This post is similar to an earlier post of mine about an artist drawing the letter A as a hole in line paper. Replicating that in Maple I have put in the 'too hard' basket for now. I decided to draw the capital letters of the alphabet. I started with the letter A, not just because it is the first letter, but that that I thought it was of intermediate difficulty. (...as well as having lady friends with names starting with B!:-)) Easier letters would be I and L. One can draw these using the polygon command. 'A' is harder as it has inner regions which must be catered for viz the triangle and trapezium base. There are about ten letters of the alphabet with curves: {B, D, P, R, S} and { J. G, C O }. They all have curved portions, but the former set have curves which "bulge out to the right", (with the possible exception of letter S.) I decided to dive in and tackle the letter B. I'd heard of Bezier curves and tried to learn about these. (More later). Owing to the bulging B, I decided I'd try to liken that part to an ellipse. I was not happy with the curvature, so tried modifying the equation, involving powers of 4. After quite a lot of time I managed to get the upper part of the letter B. There were difficulties in coloring the letter and I am indebted to Carl (Love aka DeVore) who I recalled mentioned about the order of displaying the various sections of the letter: that saved me hours of anguish! At this stage the resulting output was that of the letter D, and I was getting tired. I did a copy and paste of this code into the program below, to compare the output with my previous letter A. I was disappointed as the output for the D was almost non-existent.
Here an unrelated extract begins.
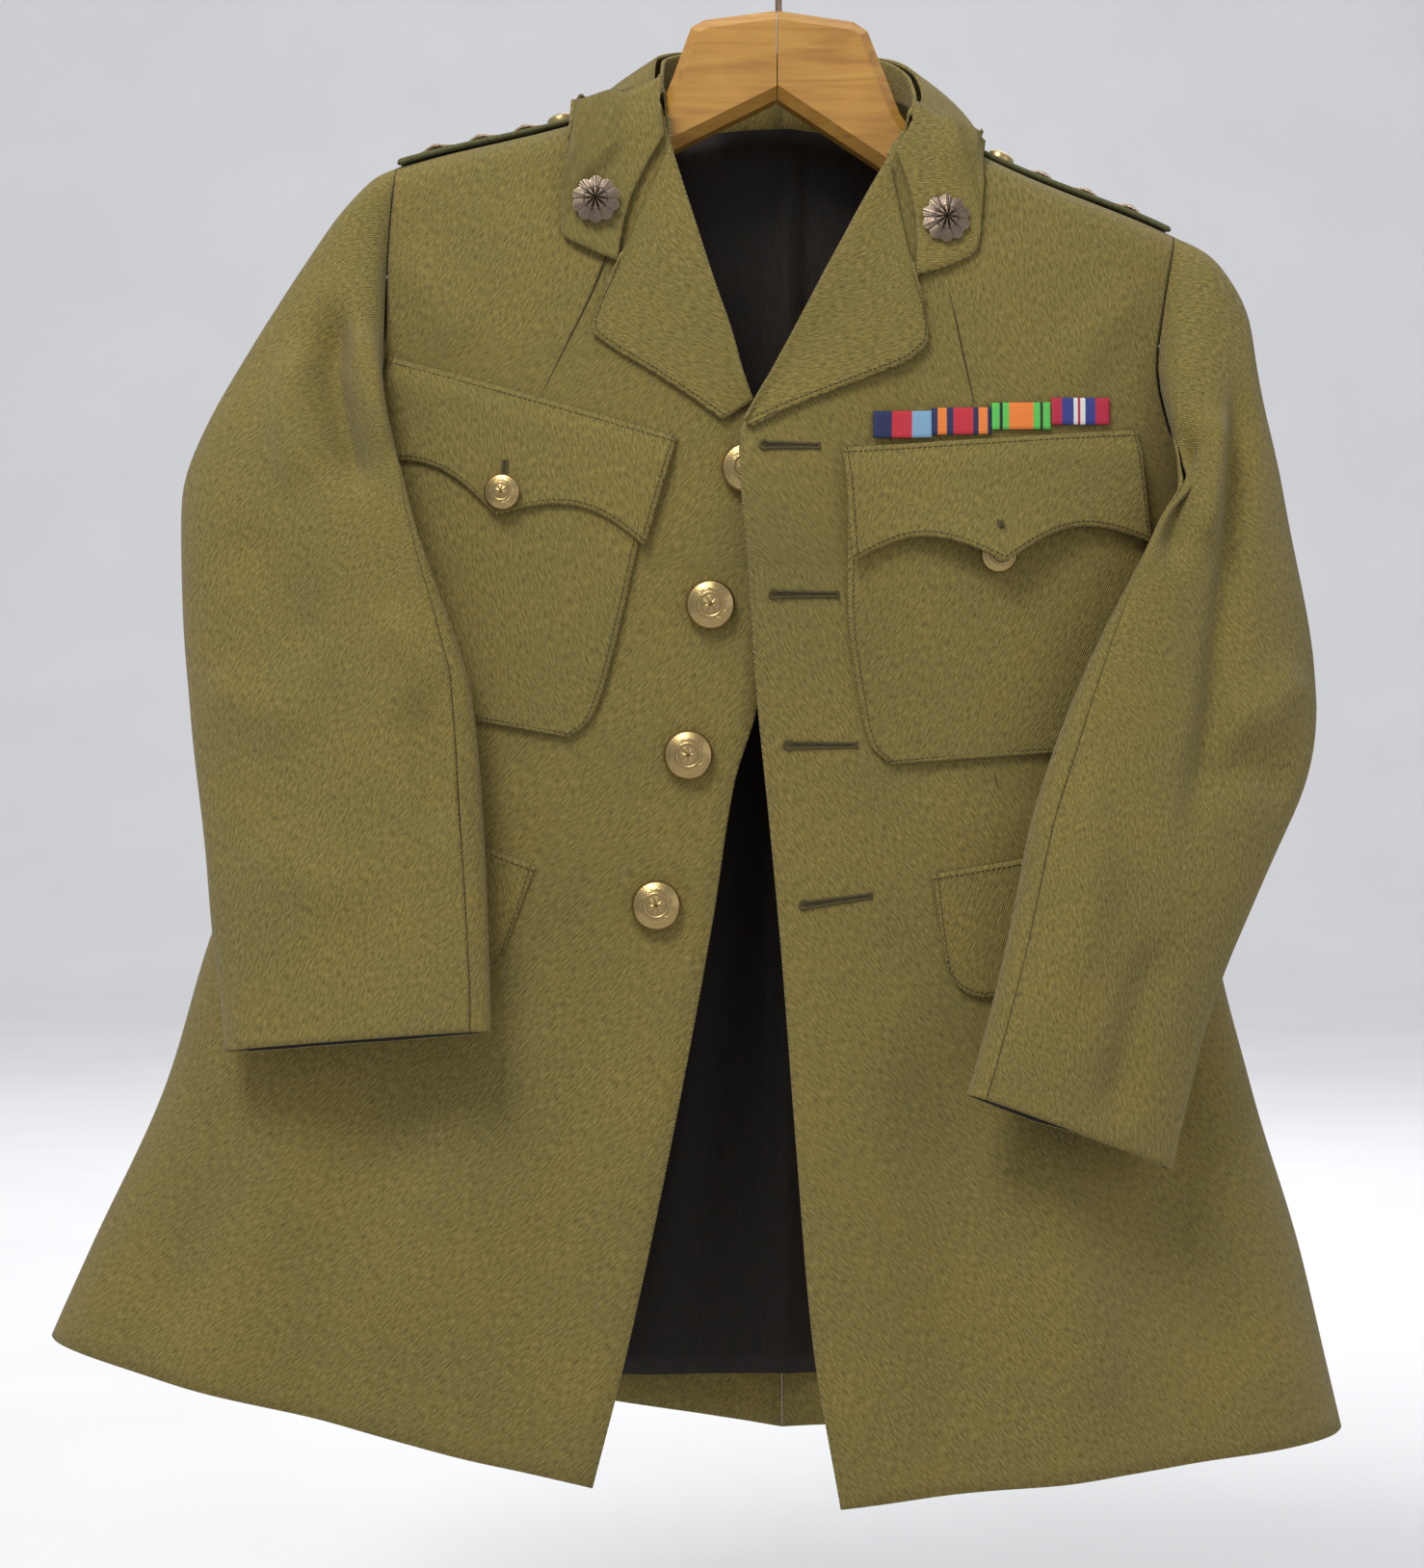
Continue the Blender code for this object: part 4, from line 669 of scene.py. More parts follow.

Initially I thought there may be differences in the values used for A and D and changed x0, y0 for x0D, y0D - but to no effect. The cut and paste section of D is between the # # # # .
The output of the rotated letter A, has 'worked' but it looks unusual - I'm not sure if I suffer from slight astigmatism, or there's a bug in my code! Comments on this please. I'm not expecting a close inspection of the code - that may be like finding a needle in a haystack. Any ideas as to why there is little output for D?.
Bezier Curves
Restarting from my previous comment on letters C. J etc these have curves which are orientated something akin to y=x^2 - or in maths lingo, their base curves can be represented by functions. I found sparse mention of Bezier curves on the Maple site, but there are many sites now describing how to construct these. I'll just constrict talk to quadratic Bezier curves. A Bez quad curve can be obtained by multiplying PMT - (nothing to do with women's problems!) - where (I think) P is a 1x3 row vector ( P0 P1 P2), M is a 3x3 matrix <1 -2 1, -2 2 0, 1 0 0> and T is a 3x1 column vector <t^2, t, 1> and 0<t<1.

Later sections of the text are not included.